— begin —
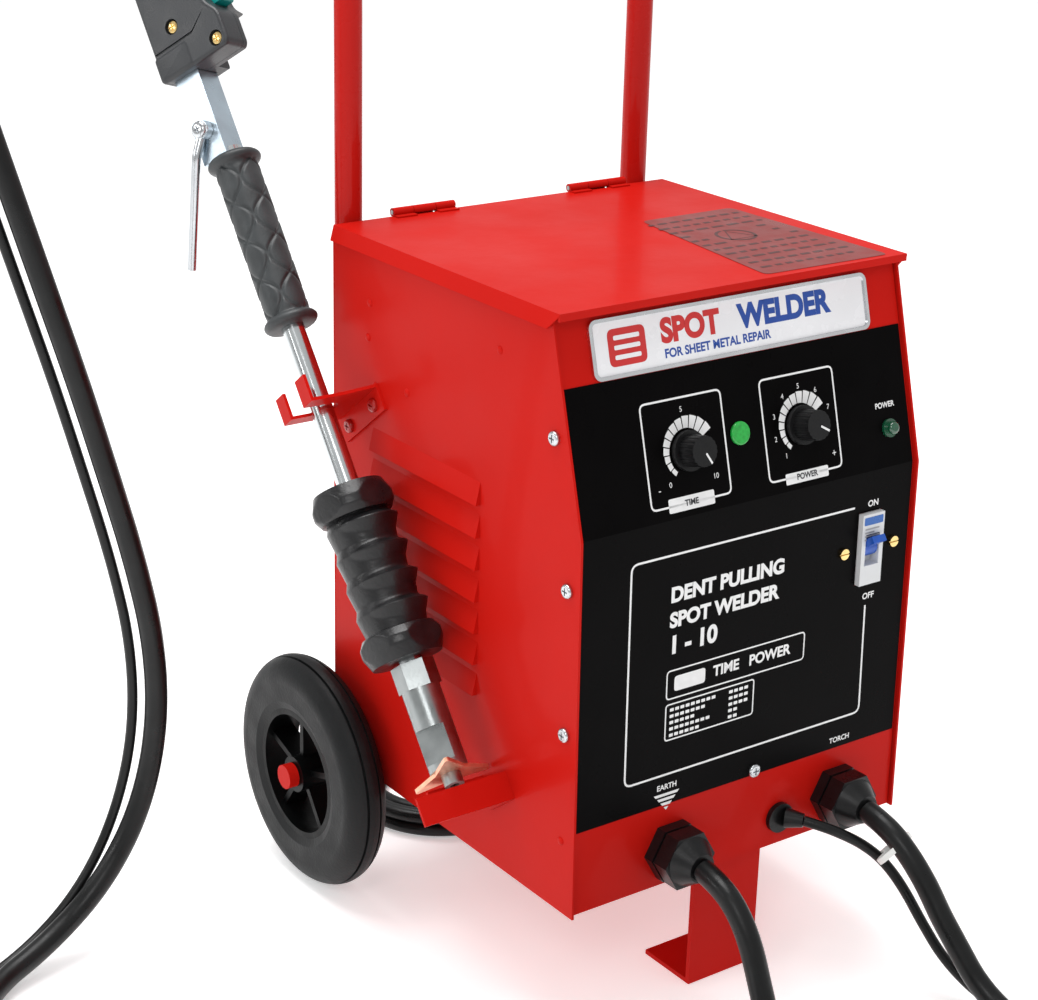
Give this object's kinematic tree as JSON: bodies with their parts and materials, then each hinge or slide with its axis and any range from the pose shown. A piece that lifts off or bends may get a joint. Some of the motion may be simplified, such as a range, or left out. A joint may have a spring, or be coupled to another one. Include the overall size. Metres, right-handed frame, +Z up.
{
  "type": "spot welder on a two-wheel trolley",
  "caption": "Red dent-pulling spot welder in a wheeled steel case with a tall push handle, hinged lid, side-parked welding gun with sliding hammer, and floor-lying cables.",
  "frame": {"origin": "middle of the front foot's sole, on the floor", "axes": "+X right as seen by someone facing the control panel, +Y towards the wheels and push handle, +Z up"},
  "size_m": [0.6011, 0.7739, 0.8885],
  "materials": {
    "red": "glossy red paint",
    "red_gloss": "glossy red paint on steel tube",
    "zinc": "bright zinc plate",
    "steel": "turned steel",
    "chromed": "polished chrome",
    "brass_screw": "yellow passivated",
    "copper": "bare copper",
    "core": "varnished laminations",
    "winding": "enamelled wire under varnish",
    "bus": "copper strip",
    "board": "circuit board with components",
    "shelf": "galvanised sheet",
    "overlay": "printed black film",
    "plate": "white face with a silver rim",
    "black_knob": "moulded black",
    "green": "green lens",
    "lamp": "dark green lens",
    "breaker": "light grey moulding",
    "blue": "blue lever",
    "nylon": "black nylon",
    "rim": "black moulded rim",
    "tyre": "solid rubber",
    "grip": "black rubber",
    "shell": "black glass-filled nylon",
    "teal": "teal lever",
    "cable": "black cable sheath",
    "clamp": "insulated clamp with steel jaws",
    "plug": "moulded rubber plug"
  },
  "bodies": {
    "trolley": {"axle": "steel", "axle_caps": "chromed", "back_panel": "red", "base_tray": "red", "board_shelf": "shelf", "body_hinge_leaves": "red", "breaker_body": "breaker", "breaker_screws": "brass_screw", "cable_boots": "nylon", "cable_glands": "nylon", "case_screws": "zinc", "control_board": "board", "control_cable": "cable", "control_pots": "zinc", "core_brackets": "shelf", "earth_clamp": "clamp", "foot_bracket": "red", "front_panel": "red", "green_lens": "green", "ground_cable": "cable", "ground_coil": "cable", "ground_tail": "cable", "gun_fork": "red", "gun_rest": "red", "handle_bolts": "zinc", "hinge_pins": "steel", "left_side_panel": "red", "mains_cable": "cable", "mains_coil": "cable", "mains_plug": "plug", "name_plate": "plate", "panel_overlay": "overlay", "pilot_lamp": "lamp", "primary_coil": "winding", "push_handle": "red_gloss", "right_side_panel": "red", "secondary_coil": "bus", "torch_cable": "cable", "transformer_core": "core"},
    "left_wheel": {"left_rim": "rim", "left_tyre": "tyre"},
    "right_wheel": {"right_rim": "rim", "right_tyre": "tyre"},
    "lid": {"lid": "red"},
    "left_knob": {"left_knob": "black_knob"},
    "right_knob": {"right_knob": "black_knob"},
    "breaker_toggle": {"breaker_toggle": "blue"},
    "gun": {"gun_shell_left": "shell", "gun_shell_right": "shell", "gun_screws": "brass_screw", "trigger_switch": "nylon", "gun_bar": "zinc", "rubber_grip": "grip", "slide_shaft": "chromed", "nose_tube": "steel", "star_tip": "copper", "tip_screw": "steel"},
    "hammer": {"slide_hammer": "grip"},
    "trigger": {"trigger": "teal"},
    "hook": {"swing_hook": "zinc"}
  },
  "joints": [
    {"name": "left_wheel_spin", "type": "hinge", "parent": "trolley", "child": "left_wheel", "pos_m": [-0.148, 0.221, 0.077], "axis": [1, 0, 0], "continuous": true},
    {"name": "right_wheel_spin", "type": "hinge", "parent": "trolley", "child": "right_wheel", "pos_m": [0.148, 0.221, 0.077], "axis": [1, 0, 0], "continuous": true},
    {"name": "lid_hinge", "type": "hinge", "parent": "trolley", "child": "lid", "pos_m": [0, 0.2262, 0.4384], "axis": [-1, 0, 0], "range_deg": [0, 85]},
    {"name": "left_knob_turn", "type": "hinge", "parent": "trolley", "child": "left_knob", "pos_m": [-0.046, -0.01598, 0.349], "axis": [0, -0.9649, 0.2625], "range_deg": [0, 290]},
    {"name": "right_knob_turn", "type": "hinge", "parent": "trolley", "child": "right_knob", "pos_m": [0.039, -0.01598, 0.349], "axis": [0, -0.9649, 0.2625], "range_deg": [-20, 270]},
    {"name": "breaker_throw", "type": "hinge", "parent": "trolley", "child": "breaker_toggle", "pos_m": [0.0912, -0.02334, 0.26555], "axis": [1, 0, 0], "range_deg": [0, 70]},
    {"name": "gun_take_off", "type": "slide", "parent": "trolley", "child": "gun", "axis": [-1, 0, 0], "range_m": [0, 0.12], "deforming": ["torch_cable", "control_cable"]},
    {"name": "hammer_slide", "type": "slide", "parent": "gun", "child": "hammer", "axis": [0, 0.6157, 0.788], "range_m": [0, 0.035]},
    {"name": "trigger_press", "type": "slide", "parent": "gun", "child": "trigger", "axis": [-0.4384, 0.7083, -0.5534], "range_m": [0, 0.004], "stiffness_N_per_m": 800, "springref_m": -0.004},
    {"name": "hook_swing", "type": "hinge", "parent": "gun", "child": "hook", "pos_m": [-0.16804, 0.31334, 0.48177], "axis": [-0.8988, -0.3454, 0.2699], "range_deg": [-100, 0]}
  ]
}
— end —
* _What is required_
Restate the whole listing exactly.

* _Result of this exercise_
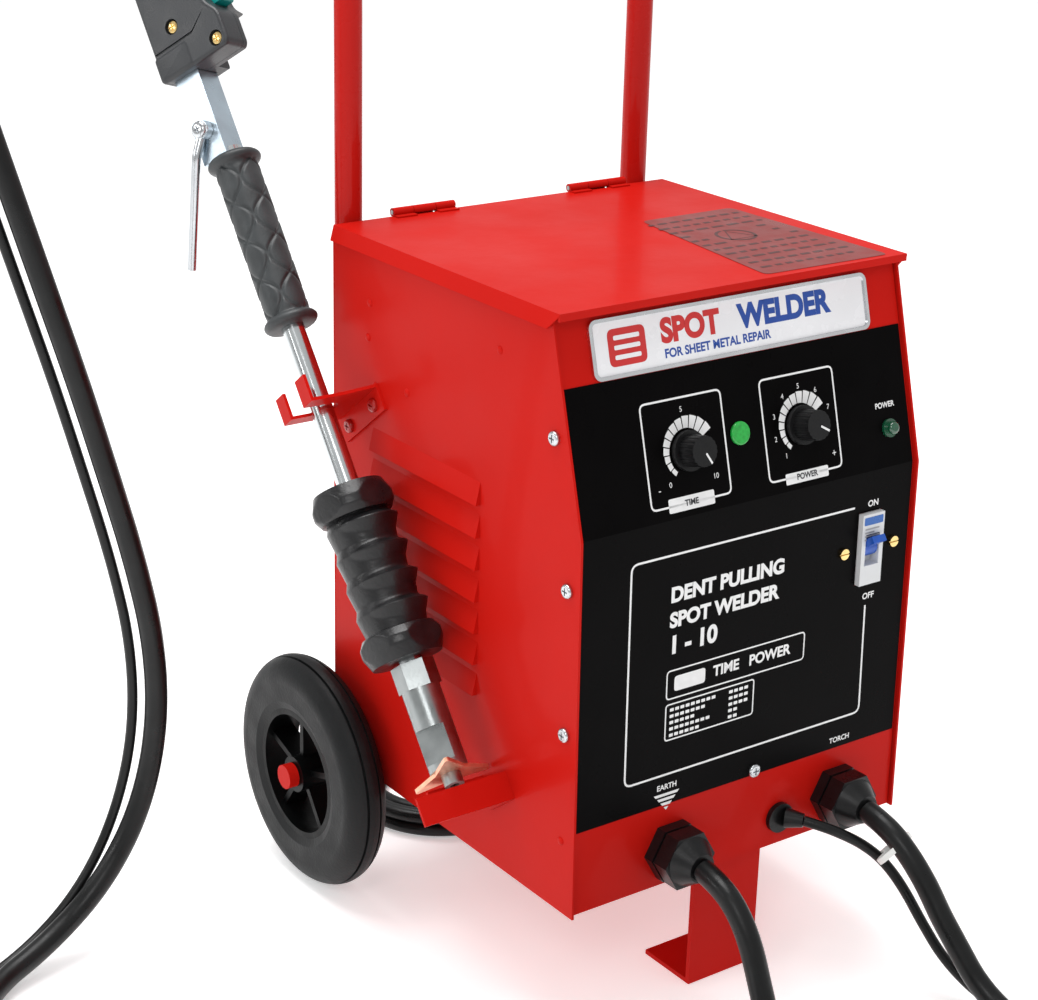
Give this object's kinematic tree as JSON: bodies with their parts and materials, then each hinge or slide with its axis and any range from the pose shown. A piece that lifts off or bends may get a joint. Some of the motion may be simplified, such as a range, or left out. A joint may have a spring, or be coupled to another one. Include the overall size. Metres, right-handed frame, +Z up.
{
  "type": "spot welder on a two-wheel trolley",
  "caption": "Red dent-pulling spot welder in a wheeled steel case with a tall push handle, hinged lid, side-parked welding gun with sliding hammer, and floor-lying cables.",
  "frame": {"origin": "middle of the front foot's sole, on the floor", "axes": "+X right as seen by someone facing the control panel, +Y towards the wheels and push handle, +Z up"},
  "size_m": [0.6011, 0.7739, 0.8885],
  "materials": {
    "red": "glossy red paint",
    "red_gloss": "glossy red paint on steel tube",
    "zinc": "bright zinc plate",
    "steel": "turned steel",
    "chromed": "polished chrome",
    "brass_screw": "yellow passivated",
    "copper": "bare copper",
    "core": "varnished laminations",
    "winding": "enamelled wire under varnish",
    "bus": "copper strip",
    "board": "circuit board with components",
    "shelf": "galvanised sheet",
    "overlay": "printed black film",
    "plate": "white face with a silver rim",
    "black_knob": "moulded black",
    "green": "green lens",
    "lamp": "dark green lens",
    "breaker": "light grey moulding",
    "blue": "blue lever",
    "nylon": "black nylon",
    "rim": "black moulded rim",
    "tyre": "solid rubber",
    "grip": "black rubber",
    "shell": "black glass-filled nylon",
    "teal": "teal lever",
    "cable": "black cable sheath",
    "clamp": "insulated clamp with steel jaws",
    "plug": "moulded rubber plug"
  },
  "bodies": {
    "trolley": {"axle": "steel", "axle_caps": "chromed", "back_panel": "red", "base_tray": "red", "board_shelf": "shelf", "body_hinge_leaves": "red", "breaker_body": "breaker", "breaker_screws": "brass_screw", "cable_boots": "nylon", "cable_glands": "nylon", "case_screws": "zinc", "control_board": "board", "control_cable": "cable", "control_pots": "zinc", "core_brackets": "shelf", "earth_clamp": "clamp", "foot_bracket": "red", "front_panel": "red", "green_lens": "green", "ground_cable": "cable", "ground_coil": "cable", "ground_tail": "cable", "gun_fork": "red", "gun_rest": "red", "handle_bolts": "zinc", "hinge_pins": "steel", "left_side_panel": "red", "mains_cable": "cable", "mains_coil": "cable", "mains_plug": "plug", "name_plate": "plate", "panel_overlay": "overlay", "pilot_lamp": "lamp", "primary_coil": "winding", "push_handle": "red_gloss", "right_side_panel": "red", "secondary_coil": "bus", "torch_cable": "cable", "transformer_core": "core"},
    "left_wheel": {"left_rim": "rim", "left_tyre": "tyre"},
    "right_wheel": {"right_rim": "rim", "right_tyre": "tyre"},
    "lid": {"lid": "red"},
    "left_knob": {"left_knob": "black_knob"},
    "right_knob": {"right_knob": "black_knob"},
    "breaker_toggle": {"breaker_toggle": "blue"},
    "gun": {"gun_shell_left": "shell", "gun_shell_right": "shell", "gun_screws": "brass_screw", "trigger_switch": "nylon", "gun_bar": "zinc", "rubber_grip": "grip", "slide_shaft": "chromed", "nose_tube": "steel", "star_tip": "copper", "tip_screw": "steel"},
    "hammer": {"slide_hammer": "grip"},
    "trigger": {"trigger": "teal"},
    "hook": {"swing_hook": "zinc"}
  },
  "joints": [
    {"name": "left_wheel_spin", "type": "hinge", "parent": "trolley", "child": "left_wheel", "pos_m": [-0.148, 0.221, 0.077], "axis": [1, 0, 0], "continuous": true},
    {"name": "right_wheel_spin", "type": "hinge", "parent": "trolley", "child": "right_wheel", "pos_m": [0.148, 0.221, 0.077], "axis": [1, 0, 0], "continuous": true},
    {"name": "lid_hinge", "type": "hinge", "parent": "trolley", "child": "lid", "pos_m": [0, 0.2262, 0.4384], "axis": [-1, 0, 0], "range_deg": [0, 85]},
    {"name": "left_knob_turn", "type": "hinge", "parent": "trolley", "child": "left_knob", "pos_m": [-0.046, -0.01598, 0.349], "axis": [0, -0.9649, 0.2625], "range_deg": [0, 290]},
    {"name": "right_knob_turn", "type": "hinge", "parent": "trolley", "child": "right_knob", "pos_m": [0.039, -0.01598, 0.349], "axis": [0, -0.9649, 0.2625], "range_deg": [-20, 270]},
    {"name": "breaker_throw", "type": "hinge", "parent": "trolley", "child": "breaker_toggle", "pos_m": [0.0912, -0.02334, 0.26555], "axis": [1, 0, 0], "range_deg": [0, 70]},
    {"name": "gun_take_off", "type": "slide", "parent": "trolley", "child": "gun", "axis": [-1, 0, 0], "range_m": [0, 0.12], "deforming": ["torch_cable", "control_cable"]},
    {"name": "hammer_slide", "type": "slide", "parent": "gun", "child": "hammer", "axis": [0, 0.6157, 0.788], "range_m": [0, 0.035]},
    {"name": "trigger_press", "type": "slide", "parent": "gun", "child": "trigger", "axis": [-0.4384, 0.7083, -0.5534], "range_m": [0, 0.004], "stiffness_N_per_m": 800, "springref_m": -0.004},
    {"name": "hook_swing", "type": "hinge", "parent": "gun", "child": "hook", "pos_m": [-0.16804, 0.31334, 0.48177], "axis": [-0.8988, -0.3454, 0.2699], "range_deg": [-100, 0]}
  ]
}